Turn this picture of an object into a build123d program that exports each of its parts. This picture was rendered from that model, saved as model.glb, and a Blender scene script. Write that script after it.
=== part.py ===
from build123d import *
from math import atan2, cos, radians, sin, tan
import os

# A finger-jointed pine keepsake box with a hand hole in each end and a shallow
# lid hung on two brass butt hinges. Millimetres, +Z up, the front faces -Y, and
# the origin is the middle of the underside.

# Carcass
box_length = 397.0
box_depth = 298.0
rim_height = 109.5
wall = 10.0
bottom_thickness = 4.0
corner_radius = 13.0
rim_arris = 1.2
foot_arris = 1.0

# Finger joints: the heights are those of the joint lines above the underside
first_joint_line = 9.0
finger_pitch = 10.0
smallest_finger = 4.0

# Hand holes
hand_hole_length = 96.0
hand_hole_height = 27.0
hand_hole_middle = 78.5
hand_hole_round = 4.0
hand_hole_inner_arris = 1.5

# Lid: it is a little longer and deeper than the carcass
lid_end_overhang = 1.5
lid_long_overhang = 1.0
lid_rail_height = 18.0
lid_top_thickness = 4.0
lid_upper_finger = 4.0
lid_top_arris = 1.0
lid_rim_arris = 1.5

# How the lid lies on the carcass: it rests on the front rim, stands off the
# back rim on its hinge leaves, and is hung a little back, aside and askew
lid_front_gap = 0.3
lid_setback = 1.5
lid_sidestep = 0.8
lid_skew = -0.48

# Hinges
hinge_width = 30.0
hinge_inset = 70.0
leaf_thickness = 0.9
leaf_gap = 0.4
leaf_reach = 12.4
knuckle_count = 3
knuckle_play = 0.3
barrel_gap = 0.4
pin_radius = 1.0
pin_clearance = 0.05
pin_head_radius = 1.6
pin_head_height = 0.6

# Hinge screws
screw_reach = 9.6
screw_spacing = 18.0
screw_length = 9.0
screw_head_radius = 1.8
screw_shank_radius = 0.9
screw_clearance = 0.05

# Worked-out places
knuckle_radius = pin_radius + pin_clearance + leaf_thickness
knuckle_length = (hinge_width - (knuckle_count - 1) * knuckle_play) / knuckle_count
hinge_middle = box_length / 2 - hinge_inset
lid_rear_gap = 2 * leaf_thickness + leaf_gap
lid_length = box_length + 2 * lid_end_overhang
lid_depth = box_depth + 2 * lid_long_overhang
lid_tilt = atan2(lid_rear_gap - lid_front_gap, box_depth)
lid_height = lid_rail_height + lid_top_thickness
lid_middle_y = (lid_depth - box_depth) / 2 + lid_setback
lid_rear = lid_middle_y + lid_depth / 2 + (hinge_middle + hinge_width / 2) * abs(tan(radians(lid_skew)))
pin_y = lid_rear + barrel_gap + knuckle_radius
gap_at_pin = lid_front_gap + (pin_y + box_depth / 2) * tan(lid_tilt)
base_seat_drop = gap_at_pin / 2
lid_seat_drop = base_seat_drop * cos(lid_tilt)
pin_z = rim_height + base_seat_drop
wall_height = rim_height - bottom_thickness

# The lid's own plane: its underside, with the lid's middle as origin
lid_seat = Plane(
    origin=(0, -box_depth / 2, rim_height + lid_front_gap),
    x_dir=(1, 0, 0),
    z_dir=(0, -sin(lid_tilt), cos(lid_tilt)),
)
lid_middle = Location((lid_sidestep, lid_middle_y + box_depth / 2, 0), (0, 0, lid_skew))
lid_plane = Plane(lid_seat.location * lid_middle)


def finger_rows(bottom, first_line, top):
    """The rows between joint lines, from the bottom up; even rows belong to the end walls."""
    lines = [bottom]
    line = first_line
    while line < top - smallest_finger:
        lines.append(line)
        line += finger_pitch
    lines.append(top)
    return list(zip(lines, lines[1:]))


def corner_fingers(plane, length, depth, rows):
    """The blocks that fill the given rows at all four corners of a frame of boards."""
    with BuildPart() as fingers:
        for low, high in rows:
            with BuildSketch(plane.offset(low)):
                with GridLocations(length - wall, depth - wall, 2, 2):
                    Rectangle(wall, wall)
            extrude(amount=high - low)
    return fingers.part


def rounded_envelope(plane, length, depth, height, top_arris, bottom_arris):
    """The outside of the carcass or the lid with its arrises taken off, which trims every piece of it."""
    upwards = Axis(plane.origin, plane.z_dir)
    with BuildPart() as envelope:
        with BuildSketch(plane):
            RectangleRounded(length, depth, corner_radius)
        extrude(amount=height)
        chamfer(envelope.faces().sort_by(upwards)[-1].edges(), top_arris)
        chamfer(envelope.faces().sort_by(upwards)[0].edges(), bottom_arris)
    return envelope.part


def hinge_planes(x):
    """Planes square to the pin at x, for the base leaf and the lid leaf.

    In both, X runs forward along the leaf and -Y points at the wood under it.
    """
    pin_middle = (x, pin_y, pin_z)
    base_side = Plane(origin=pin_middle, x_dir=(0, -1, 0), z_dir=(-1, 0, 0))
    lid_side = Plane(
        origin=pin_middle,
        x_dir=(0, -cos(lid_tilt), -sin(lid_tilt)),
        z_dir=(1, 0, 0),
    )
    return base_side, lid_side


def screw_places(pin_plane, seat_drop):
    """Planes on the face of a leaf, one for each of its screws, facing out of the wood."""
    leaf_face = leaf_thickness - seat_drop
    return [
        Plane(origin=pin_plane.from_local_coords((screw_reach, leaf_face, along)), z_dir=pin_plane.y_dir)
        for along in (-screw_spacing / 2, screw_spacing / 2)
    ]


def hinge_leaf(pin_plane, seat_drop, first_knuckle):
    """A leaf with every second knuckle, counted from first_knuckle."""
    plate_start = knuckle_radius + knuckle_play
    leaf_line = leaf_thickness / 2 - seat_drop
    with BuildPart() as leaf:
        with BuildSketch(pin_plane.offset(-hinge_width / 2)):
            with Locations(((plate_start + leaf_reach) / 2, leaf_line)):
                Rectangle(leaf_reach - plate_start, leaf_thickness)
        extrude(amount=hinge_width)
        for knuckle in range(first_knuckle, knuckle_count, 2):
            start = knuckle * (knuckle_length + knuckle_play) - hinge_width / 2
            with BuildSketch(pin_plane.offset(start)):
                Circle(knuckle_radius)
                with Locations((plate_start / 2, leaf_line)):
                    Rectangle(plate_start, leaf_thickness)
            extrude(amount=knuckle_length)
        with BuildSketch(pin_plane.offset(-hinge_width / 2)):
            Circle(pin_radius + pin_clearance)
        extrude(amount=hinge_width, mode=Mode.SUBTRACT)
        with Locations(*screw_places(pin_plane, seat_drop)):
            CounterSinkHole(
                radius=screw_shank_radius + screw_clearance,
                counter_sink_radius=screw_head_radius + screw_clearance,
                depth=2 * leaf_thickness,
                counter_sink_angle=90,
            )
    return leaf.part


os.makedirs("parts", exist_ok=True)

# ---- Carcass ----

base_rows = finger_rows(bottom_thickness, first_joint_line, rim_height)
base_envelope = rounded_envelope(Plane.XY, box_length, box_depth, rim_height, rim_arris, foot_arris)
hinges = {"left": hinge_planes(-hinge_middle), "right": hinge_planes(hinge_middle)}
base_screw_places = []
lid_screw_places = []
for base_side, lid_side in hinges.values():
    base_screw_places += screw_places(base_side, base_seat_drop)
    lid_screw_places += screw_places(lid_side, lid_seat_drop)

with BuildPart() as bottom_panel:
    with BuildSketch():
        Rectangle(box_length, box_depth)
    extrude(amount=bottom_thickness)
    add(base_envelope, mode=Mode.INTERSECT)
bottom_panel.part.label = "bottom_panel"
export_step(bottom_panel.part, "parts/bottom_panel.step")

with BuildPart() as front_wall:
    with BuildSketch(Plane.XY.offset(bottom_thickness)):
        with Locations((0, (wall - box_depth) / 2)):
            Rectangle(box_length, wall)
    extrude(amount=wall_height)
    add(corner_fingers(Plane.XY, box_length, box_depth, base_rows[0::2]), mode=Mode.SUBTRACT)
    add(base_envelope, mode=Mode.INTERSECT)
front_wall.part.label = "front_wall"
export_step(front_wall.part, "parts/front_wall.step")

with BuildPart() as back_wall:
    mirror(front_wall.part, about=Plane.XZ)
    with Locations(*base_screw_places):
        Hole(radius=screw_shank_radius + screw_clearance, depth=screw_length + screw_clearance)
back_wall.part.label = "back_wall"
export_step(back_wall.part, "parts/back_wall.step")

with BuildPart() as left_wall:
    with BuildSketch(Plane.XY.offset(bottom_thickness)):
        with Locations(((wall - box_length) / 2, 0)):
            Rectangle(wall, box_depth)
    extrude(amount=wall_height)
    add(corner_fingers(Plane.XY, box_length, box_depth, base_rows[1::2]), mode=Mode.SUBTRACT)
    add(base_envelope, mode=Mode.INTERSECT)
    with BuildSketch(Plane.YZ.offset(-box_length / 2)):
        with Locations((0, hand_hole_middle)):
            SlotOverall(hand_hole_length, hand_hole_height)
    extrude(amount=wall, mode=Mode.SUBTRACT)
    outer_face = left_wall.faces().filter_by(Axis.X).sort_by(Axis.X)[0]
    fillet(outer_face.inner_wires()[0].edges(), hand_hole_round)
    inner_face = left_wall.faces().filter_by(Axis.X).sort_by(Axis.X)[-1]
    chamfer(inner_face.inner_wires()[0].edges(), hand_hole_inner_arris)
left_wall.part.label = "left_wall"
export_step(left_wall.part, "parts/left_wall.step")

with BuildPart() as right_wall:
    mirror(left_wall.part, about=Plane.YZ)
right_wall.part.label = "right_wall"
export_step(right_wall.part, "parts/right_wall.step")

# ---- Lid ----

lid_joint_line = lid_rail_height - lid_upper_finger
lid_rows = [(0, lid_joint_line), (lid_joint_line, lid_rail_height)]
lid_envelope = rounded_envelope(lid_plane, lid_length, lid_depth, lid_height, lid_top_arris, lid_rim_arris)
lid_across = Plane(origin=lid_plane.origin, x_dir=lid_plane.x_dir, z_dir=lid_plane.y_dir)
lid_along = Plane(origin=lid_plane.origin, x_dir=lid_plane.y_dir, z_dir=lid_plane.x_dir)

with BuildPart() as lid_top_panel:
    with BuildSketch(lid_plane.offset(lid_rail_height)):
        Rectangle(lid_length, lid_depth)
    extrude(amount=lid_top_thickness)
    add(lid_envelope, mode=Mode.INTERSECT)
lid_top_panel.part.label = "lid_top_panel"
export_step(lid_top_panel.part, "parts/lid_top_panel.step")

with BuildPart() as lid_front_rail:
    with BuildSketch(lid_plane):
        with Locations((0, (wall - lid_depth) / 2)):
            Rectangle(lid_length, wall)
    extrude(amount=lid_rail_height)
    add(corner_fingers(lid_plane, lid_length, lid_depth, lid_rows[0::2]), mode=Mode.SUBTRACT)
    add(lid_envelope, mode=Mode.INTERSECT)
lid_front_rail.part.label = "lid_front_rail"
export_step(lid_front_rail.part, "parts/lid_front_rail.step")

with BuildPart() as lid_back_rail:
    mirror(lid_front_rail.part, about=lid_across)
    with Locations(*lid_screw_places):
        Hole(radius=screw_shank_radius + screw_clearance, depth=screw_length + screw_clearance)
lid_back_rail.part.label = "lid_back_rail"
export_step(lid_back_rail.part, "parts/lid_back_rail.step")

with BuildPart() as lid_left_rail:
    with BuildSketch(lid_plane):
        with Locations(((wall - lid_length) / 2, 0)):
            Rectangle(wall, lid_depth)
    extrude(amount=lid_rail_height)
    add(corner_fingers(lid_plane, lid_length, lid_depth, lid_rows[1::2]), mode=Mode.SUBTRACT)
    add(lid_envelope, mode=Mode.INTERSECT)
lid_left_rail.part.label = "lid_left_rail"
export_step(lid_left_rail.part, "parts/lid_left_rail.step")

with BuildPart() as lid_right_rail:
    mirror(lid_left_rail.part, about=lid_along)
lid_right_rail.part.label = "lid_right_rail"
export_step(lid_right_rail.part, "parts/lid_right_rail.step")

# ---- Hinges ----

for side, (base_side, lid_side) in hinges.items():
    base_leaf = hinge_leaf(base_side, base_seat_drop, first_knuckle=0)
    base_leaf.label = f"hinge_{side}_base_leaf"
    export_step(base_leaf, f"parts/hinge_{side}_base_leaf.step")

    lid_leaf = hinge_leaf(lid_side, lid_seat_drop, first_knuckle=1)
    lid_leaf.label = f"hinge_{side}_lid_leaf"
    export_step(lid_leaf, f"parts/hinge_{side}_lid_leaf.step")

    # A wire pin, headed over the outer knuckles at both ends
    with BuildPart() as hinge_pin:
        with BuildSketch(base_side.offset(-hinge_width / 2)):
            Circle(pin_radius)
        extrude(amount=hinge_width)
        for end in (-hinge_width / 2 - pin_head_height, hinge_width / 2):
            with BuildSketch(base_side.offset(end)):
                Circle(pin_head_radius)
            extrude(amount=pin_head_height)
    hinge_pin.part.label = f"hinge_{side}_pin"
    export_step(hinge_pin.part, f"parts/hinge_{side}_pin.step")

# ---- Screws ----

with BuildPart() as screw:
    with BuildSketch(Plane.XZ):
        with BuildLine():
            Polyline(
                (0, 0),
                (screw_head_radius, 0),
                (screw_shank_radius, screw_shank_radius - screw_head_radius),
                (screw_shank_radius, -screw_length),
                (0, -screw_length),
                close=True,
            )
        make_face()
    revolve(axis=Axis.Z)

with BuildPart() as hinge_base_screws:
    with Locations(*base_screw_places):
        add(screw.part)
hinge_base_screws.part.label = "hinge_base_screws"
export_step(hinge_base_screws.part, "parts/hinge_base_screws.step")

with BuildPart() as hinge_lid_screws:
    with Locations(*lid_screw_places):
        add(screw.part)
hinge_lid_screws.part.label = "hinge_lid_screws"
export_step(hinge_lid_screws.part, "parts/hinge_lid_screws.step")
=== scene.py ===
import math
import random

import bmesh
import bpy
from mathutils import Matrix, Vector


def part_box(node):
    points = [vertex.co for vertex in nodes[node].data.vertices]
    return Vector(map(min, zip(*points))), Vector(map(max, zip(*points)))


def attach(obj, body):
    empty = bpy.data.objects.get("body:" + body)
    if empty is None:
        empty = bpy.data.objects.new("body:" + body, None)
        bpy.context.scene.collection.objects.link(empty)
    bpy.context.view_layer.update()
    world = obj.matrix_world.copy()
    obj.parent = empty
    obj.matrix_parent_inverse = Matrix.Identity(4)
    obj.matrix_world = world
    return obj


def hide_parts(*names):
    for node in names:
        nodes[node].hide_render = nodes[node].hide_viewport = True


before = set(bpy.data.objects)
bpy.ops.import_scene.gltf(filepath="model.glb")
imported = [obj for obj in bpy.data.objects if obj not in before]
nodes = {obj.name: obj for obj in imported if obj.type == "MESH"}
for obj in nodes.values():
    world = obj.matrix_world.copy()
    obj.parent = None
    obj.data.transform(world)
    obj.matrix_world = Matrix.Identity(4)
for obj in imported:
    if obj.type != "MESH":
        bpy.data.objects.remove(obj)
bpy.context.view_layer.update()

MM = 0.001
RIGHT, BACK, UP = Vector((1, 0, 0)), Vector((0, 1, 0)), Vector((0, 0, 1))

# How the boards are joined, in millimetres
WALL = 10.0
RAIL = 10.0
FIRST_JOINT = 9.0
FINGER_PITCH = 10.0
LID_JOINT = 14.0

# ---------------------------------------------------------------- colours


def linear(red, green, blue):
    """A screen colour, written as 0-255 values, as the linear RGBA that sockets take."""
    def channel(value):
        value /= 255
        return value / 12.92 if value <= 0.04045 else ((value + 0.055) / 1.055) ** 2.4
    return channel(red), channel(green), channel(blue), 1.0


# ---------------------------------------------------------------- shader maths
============
* [Prompt] Using the data above, restate word for word the lines from its opening line through the line that contains "# the origin is the middle of the underside.", and no more.

* [Worked solution]
Turn this picture of an object into a build123d program that exports each of its parts. This picture was rendered from that model, saved as model.glb, and a Blender scene script. Write that script after it.
=== part.py ===
from build123d import *
from math import atan2, cos, radians, sin, tan
import os

# A finger-jointed pine keepsake box with a hand hole in each end and a shallow
# lid hung on two brass butt hinges. Millimetres, +Z up, the front faces -Y, and
# the origin is the middle of the underside.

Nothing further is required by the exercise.